List all lines of the data that include the string "imports".

-- BEGIN INPUT MATERIAL --

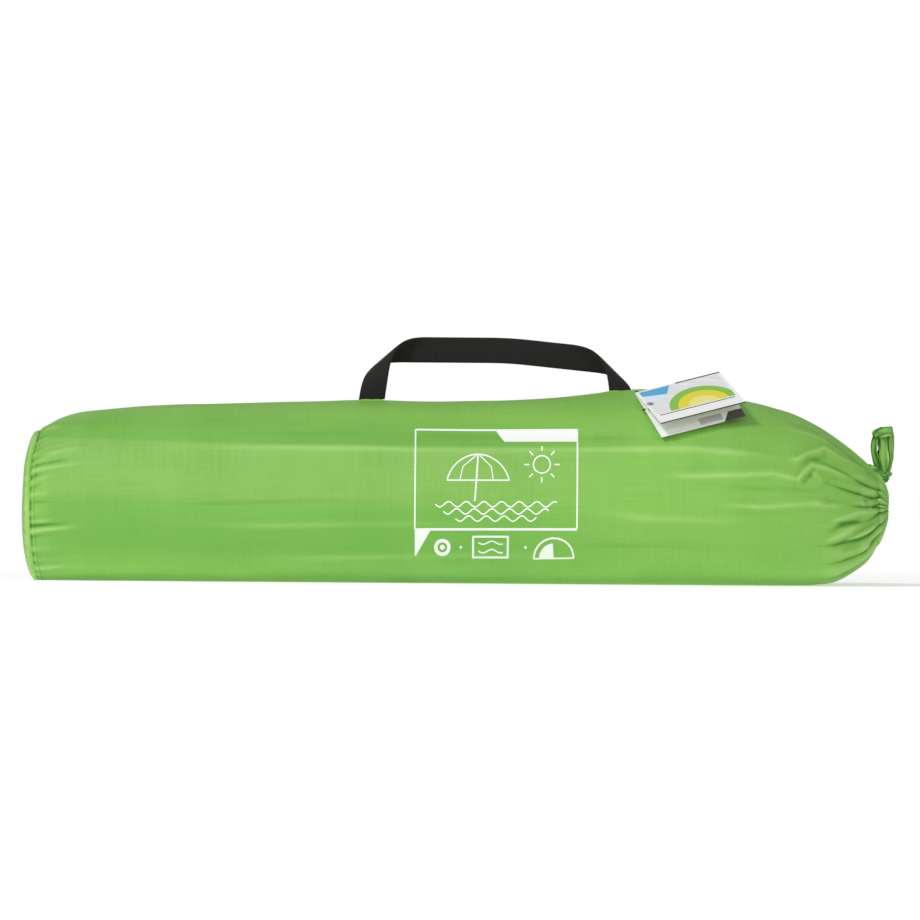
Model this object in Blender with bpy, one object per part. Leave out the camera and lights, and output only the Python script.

-- END INPUT MATERIAL --
-- BEGIN INPUT MATERIAL --

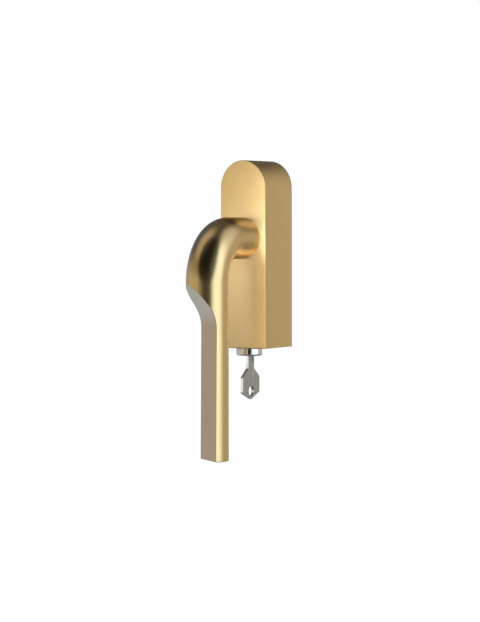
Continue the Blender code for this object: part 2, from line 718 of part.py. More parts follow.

-- END INPUT MATERIAL --
-- BEGIN INPUT MATERIAL --

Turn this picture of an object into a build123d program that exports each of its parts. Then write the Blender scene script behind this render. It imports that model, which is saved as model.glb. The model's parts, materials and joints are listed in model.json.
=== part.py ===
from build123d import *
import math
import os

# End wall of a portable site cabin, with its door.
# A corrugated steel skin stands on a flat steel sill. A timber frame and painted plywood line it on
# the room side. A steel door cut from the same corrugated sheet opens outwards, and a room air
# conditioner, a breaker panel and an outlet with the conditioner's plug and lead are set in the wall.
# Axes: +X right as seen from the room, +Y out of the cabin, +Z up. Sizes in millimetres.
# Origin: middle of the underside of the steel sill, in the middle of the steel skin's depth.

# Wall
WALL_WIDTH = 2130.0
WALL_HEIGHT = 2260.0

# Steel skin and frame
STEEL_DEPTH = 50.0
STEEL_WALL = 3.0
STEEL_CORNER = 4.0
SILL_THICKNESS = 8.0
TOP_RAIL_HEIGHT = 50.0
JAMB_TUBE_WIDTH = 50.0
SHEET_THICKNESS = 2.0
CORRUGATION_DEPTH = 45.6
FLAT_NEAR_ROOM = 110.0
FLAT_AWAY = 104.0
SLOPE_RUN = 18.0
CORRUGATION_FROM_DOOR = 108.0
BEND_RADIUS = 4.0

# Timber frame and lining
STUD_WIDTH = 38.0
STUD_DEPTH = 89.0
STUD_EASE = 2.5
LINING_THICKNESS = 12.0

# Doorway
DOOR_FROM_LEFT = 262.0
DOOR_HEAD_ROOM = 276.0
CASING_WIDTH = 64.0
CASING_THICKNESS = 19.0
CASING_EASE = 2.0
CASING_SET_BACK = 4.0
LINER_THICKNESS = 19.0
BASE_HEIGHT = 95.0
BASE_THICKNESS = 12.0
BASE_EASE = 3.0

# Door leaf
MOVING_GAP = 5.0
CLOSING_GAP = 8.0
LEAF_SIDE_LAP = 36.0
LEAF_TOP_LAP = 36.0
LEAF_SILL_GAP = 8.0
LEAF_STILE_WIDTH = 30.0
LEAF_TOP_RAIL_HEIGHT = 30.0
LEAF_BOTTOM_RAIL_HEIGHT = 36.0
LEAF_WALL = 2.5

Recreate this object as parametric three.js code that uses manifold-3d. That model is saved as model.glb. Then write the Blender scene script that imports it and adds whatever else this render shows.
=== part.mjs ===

-- END INPUT MATERIAL --

- _FULL RESPONSE_:
Turn this picture of an object into a build123d program that exports each of its parts. Then write the Blender scene script behind this render. It imports that model, which is saved as model.glb. The model's parts, materials and joints are listed in model.json.
Recreate this object as parametric three.js code that uses manifold-3d. That model is saved as model.glb. Then write the Blender scene script that imports it and adds whatever else this render shows.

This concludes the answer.